| Instructions for the task |
Output the line containing "Reconstruct the object" and all subsequent lines of the listing below, copied exactly, with no other lines.

Dataset entries
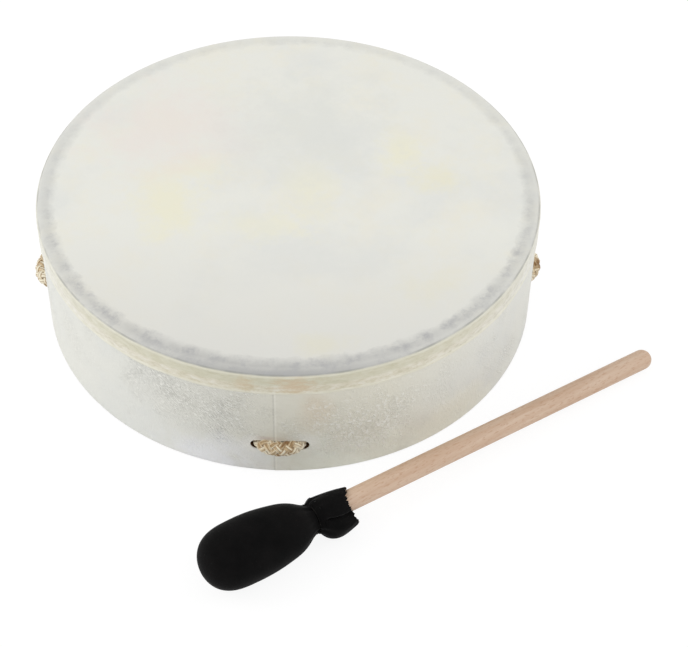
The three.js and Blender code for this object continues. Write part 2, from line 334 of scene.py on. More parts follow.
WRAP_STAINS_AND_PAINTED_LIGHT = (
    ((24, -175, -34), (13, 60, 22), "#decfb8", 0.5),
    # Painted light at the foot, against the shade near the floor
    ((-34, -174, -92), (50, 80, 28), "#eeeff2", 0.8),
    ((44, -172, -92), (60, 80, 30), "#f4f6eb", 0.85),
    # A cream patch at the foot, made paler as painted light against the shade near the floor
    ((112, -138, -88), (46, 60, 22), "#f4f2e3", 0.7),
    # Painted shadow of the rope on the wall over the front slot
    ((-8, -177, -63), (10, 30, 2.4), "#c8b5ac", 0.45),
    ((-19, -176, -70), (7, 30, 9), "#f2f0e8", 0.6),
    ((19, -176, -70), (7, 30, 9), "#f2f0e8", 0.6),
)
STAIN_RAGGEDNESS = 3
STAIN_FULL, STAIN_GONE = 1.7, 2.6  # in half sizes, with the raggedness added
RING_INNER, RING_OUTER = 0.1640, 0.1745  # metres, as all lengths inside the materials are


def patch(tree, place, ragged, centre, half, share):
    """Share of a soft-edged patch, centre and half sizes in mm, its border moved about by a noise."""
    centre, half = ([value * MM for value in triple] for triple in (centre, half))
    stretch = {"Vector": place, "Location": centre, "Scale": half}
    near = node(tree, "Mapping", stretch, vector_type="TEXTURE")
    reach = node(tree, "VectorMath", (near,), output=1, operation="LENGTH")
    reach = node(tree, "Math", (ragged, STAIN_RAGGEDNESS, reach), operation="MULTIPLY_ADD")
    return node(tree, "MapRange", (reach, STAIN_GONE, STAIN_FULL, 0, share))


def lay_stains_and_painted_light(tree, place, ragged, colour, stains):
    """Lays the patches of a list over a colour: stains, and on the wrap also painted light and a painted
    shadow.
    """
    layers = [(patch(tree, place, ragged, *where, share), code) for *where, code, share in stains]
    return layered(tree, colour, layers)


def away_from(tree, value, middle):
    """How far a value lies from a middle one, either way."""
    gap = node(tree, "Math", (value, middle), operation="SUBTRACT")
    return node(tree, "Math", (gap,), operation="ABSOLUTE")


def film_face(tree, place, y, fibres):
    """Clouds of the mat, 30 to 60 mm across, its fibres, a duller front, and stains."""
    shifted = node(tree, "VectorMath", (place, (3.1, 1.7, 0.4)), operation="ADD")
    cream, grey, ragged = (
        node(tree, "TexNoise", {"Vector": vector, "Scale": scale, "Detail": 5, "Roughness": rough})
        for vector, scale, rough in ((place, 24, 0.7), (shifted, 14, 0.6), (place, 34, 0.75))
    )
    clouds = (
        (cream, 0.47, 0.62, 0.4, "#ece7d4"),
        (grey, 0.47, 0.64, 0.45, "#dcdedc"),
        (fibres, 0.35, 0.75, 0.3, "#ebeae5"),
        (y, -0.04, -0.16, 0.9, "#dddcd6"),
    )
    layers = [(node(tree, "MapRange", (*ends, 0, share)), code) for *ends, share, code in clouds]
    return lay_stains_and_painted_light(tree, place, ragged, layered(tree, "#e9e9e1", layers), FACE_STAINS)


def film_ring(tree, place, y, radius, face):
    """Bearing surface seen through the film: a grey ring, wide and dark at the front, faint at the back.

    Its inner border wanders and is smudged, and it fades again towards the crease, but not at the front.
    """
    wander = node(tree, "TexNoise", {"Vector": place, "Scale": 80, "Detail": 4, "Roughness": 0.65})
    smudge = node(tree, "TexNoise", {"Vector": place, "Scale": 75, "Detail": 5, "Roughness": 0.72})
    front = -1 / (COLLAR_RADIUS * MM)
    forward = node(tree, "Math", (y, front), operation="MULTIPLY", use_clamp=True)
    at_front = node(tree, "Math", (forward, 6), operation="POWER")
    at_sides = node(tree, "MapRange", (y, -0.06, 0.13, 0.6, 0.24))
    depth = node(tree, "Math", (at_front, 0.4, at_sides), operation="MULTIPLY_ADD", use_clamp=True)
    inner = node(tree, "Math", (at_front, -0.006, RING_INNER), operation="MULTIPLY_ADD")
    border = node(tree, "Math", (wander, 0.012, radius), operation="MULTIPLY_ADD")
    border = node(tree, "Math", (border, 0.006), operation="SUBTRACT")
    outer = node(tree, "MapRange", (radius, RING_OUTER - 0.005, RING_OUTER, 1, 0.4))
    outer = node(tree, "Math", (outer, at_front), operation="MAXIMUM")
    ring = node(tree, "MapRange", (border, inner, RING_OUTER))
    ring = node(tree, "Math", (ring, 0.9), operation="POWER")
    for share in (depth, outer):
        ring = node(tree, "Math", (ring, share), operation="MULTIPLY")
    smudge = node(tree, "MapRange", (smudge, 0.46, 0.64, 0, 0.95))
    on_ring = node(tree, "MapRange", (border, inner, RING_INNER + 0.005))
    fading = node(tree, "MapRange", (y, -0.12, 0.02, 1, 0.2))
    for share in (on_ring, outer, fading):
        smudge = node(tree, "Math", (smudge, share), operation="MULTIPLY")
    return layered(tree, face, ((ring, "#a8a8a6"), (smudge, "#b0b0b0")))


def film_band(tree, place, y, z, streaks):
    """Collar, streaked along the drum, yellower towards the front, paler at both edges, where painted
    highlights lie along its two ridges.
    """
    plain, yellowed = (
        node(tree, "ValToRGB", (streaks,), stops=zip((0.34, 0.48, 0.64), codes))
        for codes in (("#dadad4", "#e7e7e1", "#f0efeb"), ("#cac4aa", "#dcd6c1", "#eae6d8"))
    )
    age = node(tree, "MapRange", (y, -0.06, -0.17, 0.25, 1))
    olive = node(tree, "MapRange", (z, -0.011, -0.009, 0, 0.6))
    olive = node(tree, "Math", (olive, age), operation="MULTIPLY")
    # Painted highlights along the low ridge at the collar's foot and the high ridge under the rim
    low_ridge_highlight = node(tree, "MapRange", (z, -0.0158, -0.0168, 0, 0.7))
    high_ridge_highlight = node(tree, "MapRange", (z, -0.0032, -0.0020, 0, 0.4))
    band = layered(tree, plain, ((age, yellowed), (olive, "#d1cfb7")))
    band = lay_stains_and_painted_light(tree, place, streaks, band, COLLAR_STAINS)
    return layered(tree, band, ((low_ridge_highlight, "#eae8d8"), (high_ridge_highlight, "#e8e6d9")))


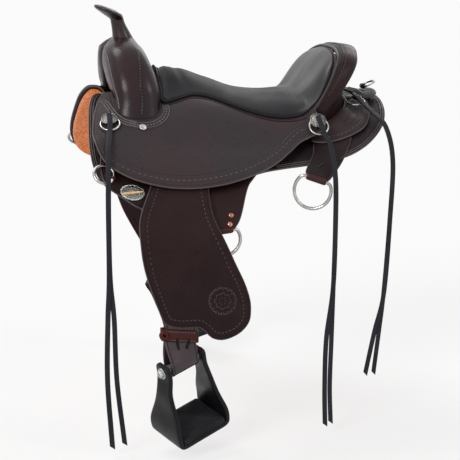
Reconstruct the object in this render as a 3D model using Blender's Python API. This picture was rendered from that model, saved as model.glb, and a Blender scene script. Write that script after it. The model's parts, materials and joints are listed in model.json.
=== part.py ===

| Solution to this exercise |
Reconstruct the object in this render as a 3D model using Blender's Python API. This picture was rendered from that model, saved as model.glb, and a Blender scene script. Write that script after it. The model's parts, materials and joints are listed in model.json.
=== part.py ===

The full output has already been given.